— START OF COLLECTED DATA —
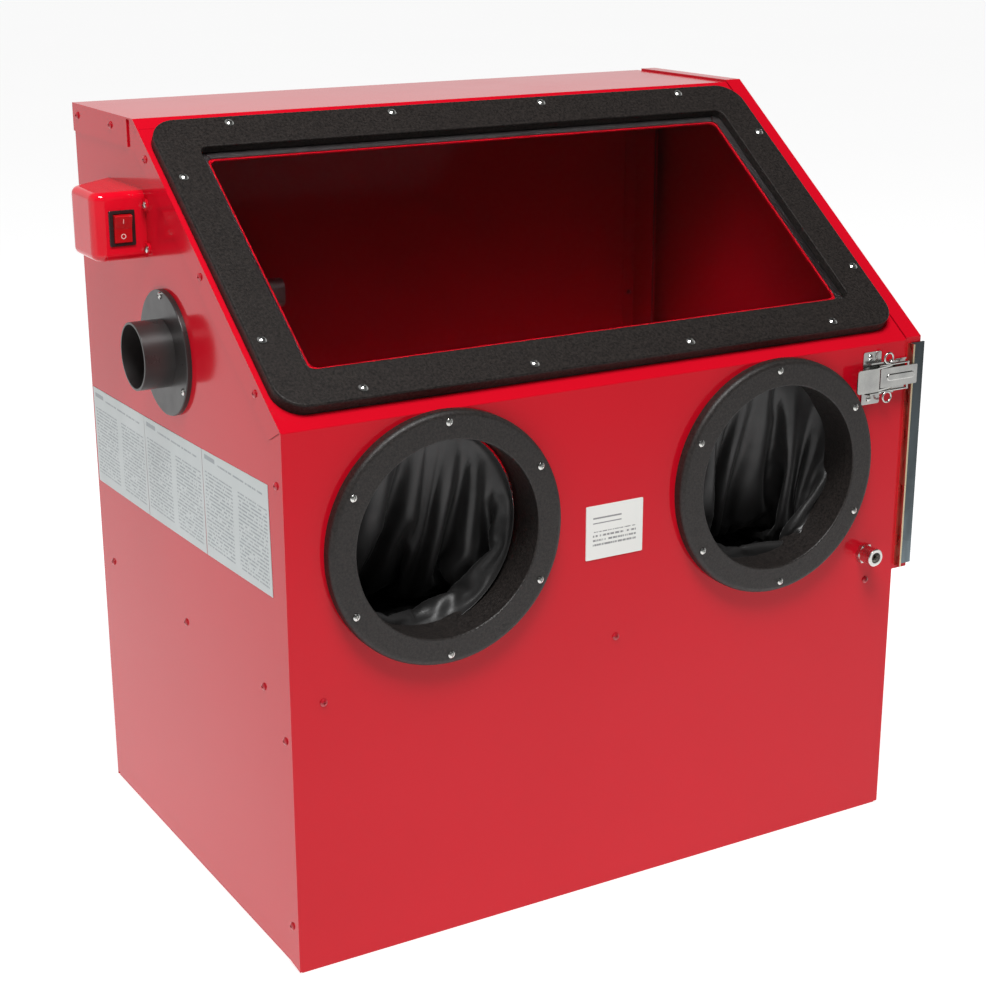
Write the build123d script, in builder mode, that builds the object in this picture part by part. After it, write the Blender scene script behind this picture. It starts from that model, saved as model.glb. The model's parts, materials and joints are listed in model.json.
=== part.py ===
from build123d import *
from math import atan2, cos, hypot, radians, sin, sqrt, tan
import os

# Bench-top sandblast cabinet. Row frame in millimetres: the origin is the centre of the underside,
# +X to the operator's right, +Y to the back, +Z up. The front faces -Y and the door is on the right.

# Body shell
body_width = 690.0
body_depth = 486.0
crease_height = 515.0
body_height = 745.0
slope_setback = 314.0
sheet = 1.5
fold_width = 24.0
fold_slit = 1.5
cover_lip = 14.5
cover_skirt = 28.0
cover_skirt_front = 88.0
back_skirt = 17.0
door_side_skirt = 20.0
pan_lip = 8.5
foot_gap = 1.8
side_step = 3.0

# Window
window_size = (679.0, 357.0)
window_centre_up = 194.5
window_opening = (601.0, 279.0)
window_opening_corner = 9.0
window_corner = 27.0
window_frame_thickness = 12.0
pane_size = (617.0, 295.0)
pane_corner = 12.0
pane_thickness = 3.0
gasket_thickness = 0.8
gasket_band = 15.0
sheet_window = (583.0, 261.0)
window_screw_pitch = 173.2
window_screw_inset = 10.5
window_side_screw_pitch = 202.0

# Glove ports
port_height = 397.5
port_left_x = -190.0
port_right_x = 181.0
port_turn_right = 3.0
ring_outer_radius = 118.5
ring_inner_radius = 92.5
ring_thickness = 12.0
ring_edge_radius = 5.0
collar_radius = 97.0
collar_wall = 3.0
collar_flange_radius = 115.0
collar_rear_y = -208.0
ring_screw_radius = 109.1
glove_wall = 2.5
glove_tip_y = 60.0

# Dust outlet
spigot_y = 14.0
spigot_z = 533.0
spigot_flange_radius = 60.0
spigot_flange_thickness = 5.0
spigot_tube_radius = 32.4
spigot_bore_radius = 30.2
spigot_length = 35.0
spigot_screw_radius = 55.0

# Switch housing on the left wall
housing_front_y = 53.5
housing_back_y = 160.0
housing_bottom = 616.0
housing_top = 680.5
housing_reach = 51.5
housing_wall = 2.5
housing_corner = 12.0
housing_edge = 7.0
housing_lug_y = 48.5
housing_lug_radius = 5.5
housing_lugs = (626.0, 667.7)
wire_hole = 8.0
wire_hole_y = 112.0
bezel_height = 1.5
bezel_x = -367.3
bezel_z = 647.0
bezel_size = (25.6, 33.6)
switch_well = (18.0, 27.4)
switch_depth = 18.0
rocker_size = (17.0, 26.0)
rocker_tilt = 8.0
rocker_rise = 4.7
rocker_dip = 3.3
rocker_axis_y = 53.5
rocker_pin_radius = 0.9
gland_bore = 3.5
gland_thread = 6.0
gland_nut = 5.0
gland_cap = 9.0
gland_tail = 9.0

# Air inlet
inlet_x = 304.5
inlet_z = 294.5
inlet_radius = 9.25
inlet_reach = 20.0
inlet_thread_radius = 5.72
inlet_thread_depth = 13.0
inlet_shank_radius = 6.5
inlet_shank = 20.0
inlet_nut_thickness = 4.5
inlet_nut_radius = 10.7

# Stickers: each label is (name, centre y, centre z, tilt in degrees)
label_size = (149.0, 102.5)
label_thickness = 0.4
side_labels = [("rear", 164.3, 400.9, 0.9), ("middle", 14.5, 403.7, 1.25), ("front", -135.75, 407.6, 1.7)]
badge_spot = (-6.5, 373.5)
badge_size = (64.0, 53.0)
badge_thickness = 0.8

# Door
door_gap = 2.0
door_depth = 20.0
door_bottom = 268.5
door_front_y = -241.0
door_rear_y = 238.0
door_top = 747.0
door_return = 34.0
door_seal_start = 24.0
door_seal_width = 9.0
door_opening_inset = 36.0
seal_gap = 0.2
hinge_x = 357.0
hinge_y = 247.5
hinge_knuckle_radius = 4.5
hinge_pin_radius = 2.5
hinge_clearance = 0.05
hinge_height = 60.0
hinge_bottoms = (330.0, 640.0)
knuckle_gap = 0.3
leaf_thickness = 2.0
body_leaf_left = 316.0
body_leaf_right = 351.0
body_leaf_rivet_x = 325.0
leaf_rivet_heights = (12.0, 48.0)
door_leaf_left = 348.0
door_leaf_right = 364.0
rivet_head = 3.2
rivet_rise = 1.8
rivet_shank = 2.2
strip_left = 349.5
strip_right = 370.0
strip_bottom = 273.0
strip_top = 510.5
strip_thickness = 2.0
strip_lip = 7.0

# Toggle latch on the front, lever pivot and claw pivot as (x, y)
latch_left = 289.0
latch_right = 344.0
latch_half_height = 16.5
latch_ear_right = 312.0
latch_ear_half_height = 27.0
latch_plate = 1.5
latch_cheek_y = -249.8
latch_middle = 481.0
lever_pivot = (321.5, -247.4)
claw_pivot = (309.0, -247.0)
latch_pin_radius = 1.2
lever_boss = 2.6
claw_boss = 2.2
lever_left = 274.0
lever_right = 302.0
lever_front_y = -255.0
claw_front_y = -252.0
lever_half_height = 12.0
claw_left = 306.0
claw_right = 354.0
claw_half_height = 10.0
claw_rib_length = 36.0
claw_rib_width = 7.0
claw_rib_rise = 1.2
spring_wire = 1.0
spring_loop_x = 316.0
spring_loop_radius = 5.3
spring_loop_offset = 20.0
spring_leg_offset = 13.4
spring_leg_left = 304.0
spring_leg_right = 343.0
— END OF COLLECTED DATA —
## EXERCISE PROMPT
Copy out the whole listing exactly.

## REPLY
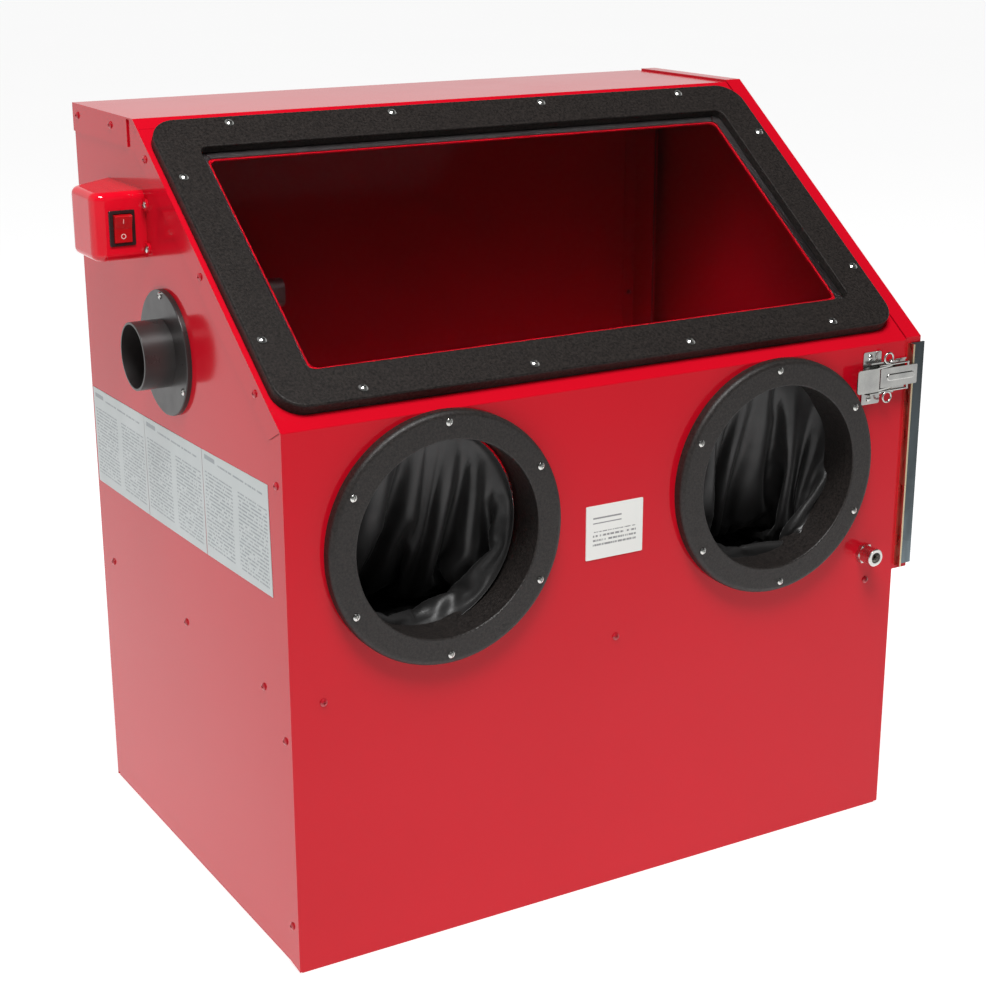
Write the build123d script, in builder mode, that builds the object in this picture part by part. After it, write the Blender scene script behind this picture. It starts from that model, saved as model.glb. The model's parts, materials and joints are listed in model.json.
=== part.py ===
from build123d import *
from math import atan2, cos, hypot, radians, sin, sqrt, tan
import os

# Bench-top sandblast cabinet. Row frame in millimetres: the origin is the centre of the underside,
# +X to the operator's right, +Y to the back, +Z up. The front faces -Y and the door is on the right.

# Body shell
body_width = 690.0
body_depth = 486.0
crease_height = 515.0
body_height = 745.0
slope_setback = 314.0
sheet = 1.5
fold_width = 24.0
fold_slit = 1.5
cover_lip = 14.5
cover_skirt = 28.0
cover_skirt_front = 88.0
back_skirt = 17.0
door_side_skirt = 20.0
pan_lip = 8.5
foot_gap = 1.8
side_step = 3.0

# Window
window_size = (679.0, 357.0)
window_centre_up = 194.5
window_opening = (601.0, 279.0)
window_opening_corner = 9.0
window_corner = 27.0
window_frame_thickness = 12.0
pane_size = (617.0, 295.0)
pane_corner = 12.0
pane_thickness = 3.0
gasket_thickness = 0.8
gasket_band = 15.0
sheet_window = (583.0, 261.0)
window_screw_pitch = 173.2
window_screw_inset = 10.5
window_side_screw_pitch = 202.0

# Glove ports
port_height = 397.5
port_left_x = -190.0
port_right_x = 181.0
port_turn_right = 3.0
ring_outer_radius = 118.5
ring_inner_radius = 92.5
ring_thickness = 12.0
ring_edge_radius = 5.0
collar_radius = 97.0
collar_wall = 3.0
collar_flange_radius = 115.0
collar_rear_y = -208.0
ring_screw_radius = 109.1
glove_wall = 2.5
glove_tip_y = 60.0

# Dust outlet
spigot_y = 14.0
spigot_z = 533.0
spigot_flange_radius = 60.0
spigot_flange_thickness = 5.0
spigot_tube_radius = 32.4
spigot_bore_radius = 30.2
spigot_length = 35.0
spigot_screw_radius = 55.0

# Switch housing on the left wall
housing_front_y = 53.5
housing_back_y = 160.0
housing_bottom = 616.0
housing_top = 680.5
housing_reach = 51.5
housing_wall = 2.5
housing_corner = 12.0
housing_edge = 7.0
housing_lug_y = 48.5
housing_lug_radius = 5.5
housing_lugs = (626.0, 667.7)
wire_hole = 8.0
wire_hole_y = 112.0
bezel_height = 1.5
bezel_x = -367.3
bezel_z = 647.0
bezel_size = (25.6, 33.6)
switch_well = (18.0, 27.4)
switch_depth = 18.0
rocker_size = (17.0, 26.0)
rocker_tilt = 8.0
rocker_rise = 4.7
rocker_dip = 3.3
rocker_axis_y = 53.5
rocker_pin_radius = 0.9
gland_bore = 3.5
gland_thread = 6.0
gland_nut = 5.0
gland_cap = 9.0
gland_tail = 9.0

# Air inlet
inlet_x = 304.5
inlet_z = 294.5
inlet_radius = 9.25
inlet_reach = 20.0
inlet_thread_radius = 5.72
inlet_thread_depth = 13.0
inlet_shank_radius = 6.5
inlet_shank = 20.0
inlet_nut_thickness = 4.5
inlet_nut_radius = 10.7

# Stickers: each label is (name, centre y, centre z, tilt in degrees)
label_size = (149.0, 102.5)
label_thickness = 0.4
side_labels = [("rear", 164.3, 400.9, 0.9), ("middle", 14.5, 403.7, 1.25), ("front", -135.75, 407.6, 1.7)]
badge_spot = (-6.5, 373.5)
badge_size = (64.0, 53.0)
badge_thickness = 0.8

# Door
door_gap = 2.0
door_depth = 20.0
door_bottom = 268.5
door_front_y = -241.0
door_rear_y = 238.0
door_top = 747.0
door_return = 34.0
door_seal_start = 24.0
door_seal_width = 9.0
door_opening_inset = 36.0
seal_gap = 0.2
hinge_x = 357.0
hinge_y = 247.5
hinge_knuckle_radius = 4.5
hinge_pin_radius = 2.5
hinge_clearance = 0.05
hinge_height = 60.0
hinge_bottoms = (330.0, 640.0)
knuckle_gap = 0.3
leaf_thickness = 2.0
body_leaf_left = 316.0
body_leaf_right = 351.0
body_leaf_rivet_x = 325.0
leaf_rivet_heights = (12.0, 48.0)
door_leaf_left = 348.0
door_leaf_right = 364.0
rivet_head = 3.2
rivet_rise = 1.8
rivet_shank = 2.2
strip_left = 349.5
strip_right = 370.0
strip_bottom = 273.0
strip_top = 510.5
strip_thickness = 2.0
strip_lip = 7.0

# Toggle latch on the front, lever pivot and claw pivot as (x, y)
latch_left = 289.0
latch_right = 344.0
latch_half_height = 16.5
latch_ear_right = 312.0
latch_ear_half_height = 27.0
latch_plate = 1.5
latch_cheek_y = -249.8
latch_middle = 481.0
lever_pivot = (321.5, -247.4)
claw_pivot = (309.0, -247.0)
latch_pin_radius = 1.2
lever_boss = 2.6
claw_boss = 2.2
lever_left = 274.0
lever_right = 302.0
lever_front_y = -255.0
claw_front_y = -252.0
lever_half_height = 12.0
claw_left = 306.0
claw_right = 354.0
claw_half_height = 10.0
claw_rib_length = 36.0
claw_rib_width = 7.0
claw_rib_rise = 1.2
spring_wire = 1.0
spring_loop_x = 316.0
spring_loop_radius = 5.3
spring_loop_offset = 20.0
spring_leg_offset = 13.4
spring_leg_left = 304.0
spring_leg_right = 343.0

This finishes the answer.